INFORMATION PROVIDED =
»»
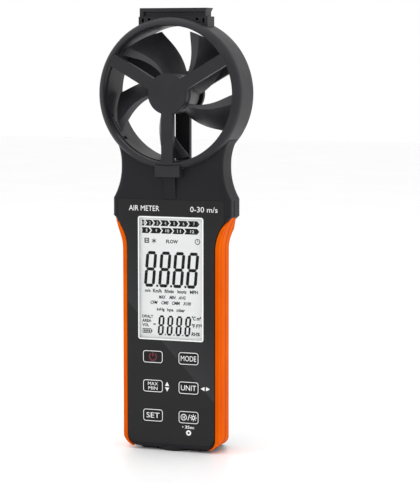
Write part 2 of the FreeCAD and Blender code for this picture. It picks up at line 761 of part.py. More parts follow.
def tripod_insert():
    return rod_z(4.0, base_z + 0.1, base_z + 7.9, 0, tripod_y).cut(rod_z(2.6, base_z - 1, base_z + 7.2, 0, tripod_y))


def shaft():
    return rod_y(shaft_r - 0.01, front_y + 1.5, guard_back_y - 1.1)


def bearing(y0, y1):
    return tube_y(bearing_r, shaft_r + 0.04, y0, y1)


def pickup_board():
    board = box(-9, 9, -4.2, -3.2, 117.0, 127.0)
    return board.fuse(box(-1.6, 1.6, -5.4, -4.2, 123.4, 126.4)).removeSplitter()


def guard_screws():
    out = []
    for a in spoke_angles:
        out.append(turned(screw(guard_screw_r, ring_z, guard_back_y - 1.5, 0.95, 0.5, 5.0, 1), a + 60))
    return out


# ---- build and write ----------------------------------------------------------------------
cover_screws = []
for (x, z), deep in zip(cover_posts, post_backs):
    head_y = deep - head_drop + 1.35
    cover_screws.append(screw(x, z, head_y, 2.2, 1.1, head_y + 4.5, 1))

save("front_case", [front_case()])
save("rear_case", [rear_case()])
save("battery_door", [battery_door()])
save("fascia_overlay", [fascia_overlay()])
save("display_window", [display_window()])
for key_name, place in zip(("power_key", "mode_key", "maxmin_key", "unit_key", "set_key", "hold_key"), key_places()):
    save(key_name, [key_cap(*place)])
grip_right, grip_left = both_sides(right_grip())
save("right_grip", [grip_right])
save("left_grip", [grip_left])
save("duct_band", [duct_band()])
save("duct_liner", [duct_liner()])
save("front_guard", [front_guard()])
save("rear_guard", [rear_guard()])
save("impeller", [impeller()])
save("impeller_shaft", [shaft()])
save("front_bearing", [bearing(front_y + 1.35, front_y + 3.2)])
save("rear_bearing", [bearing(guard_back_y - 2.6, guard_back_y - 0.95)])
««
PROBLEM DETAILS = Write out exactly, please, the lines beginning at the start of the material and ending with the line that holds "cover_screws.append(screw(x, z, head_y, 2.2, 1.1, head_y", both included.

EXERCISE OUTPUT =
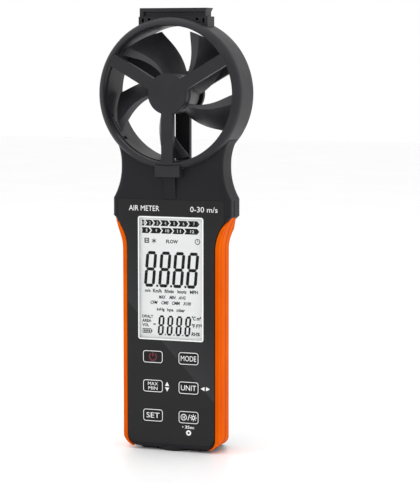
Write part 2 of the FreeCAD and Blender code for this picture. It picks up at line 761 of part.py. More parts follow.
def tripod_insert():
    return rod_z(4.0, base_z + 0.1, base_z + 7.9, 0, tripod_y).cut(rod_z(2.6, base_z - 1, base_z + 7.2, 0, tripod_y))


def shaft():
    return rod_y(shaft_r - 0.01, front_y + 1.5, guard_back_y - 1.1)


def bearing(y0, y1):
    return tube_y(bearing_r, shaft_r + 0.04, y0, y1)


def pickup_board():
    board = box(-9, 9, -4.2, -3.2, 117.0, 127.0)
    return board.fuse(box(-1.6, 1.6, -5.4, -4.2, 123.4, 126.4)).removeSplitter()


def guard_screws():
    out = []
    for a in spoke_angles:
        out.append(turned(screw(guard_screw_r, ring_z, guard_back_y - 1.5, 0.95, 0.5, 5.0, 1), a + 60))
    return out


# ---- build and write ----------------------------------------------------------------------
cover_screws = []
for (x, z), deep in zip(cover_posts, post_backs):
    head_y = deep - head_drop + 1.35
    cover_screws.append(screw(x, z, head_y, 2.2, 1.1, head_y + 4.5, 1))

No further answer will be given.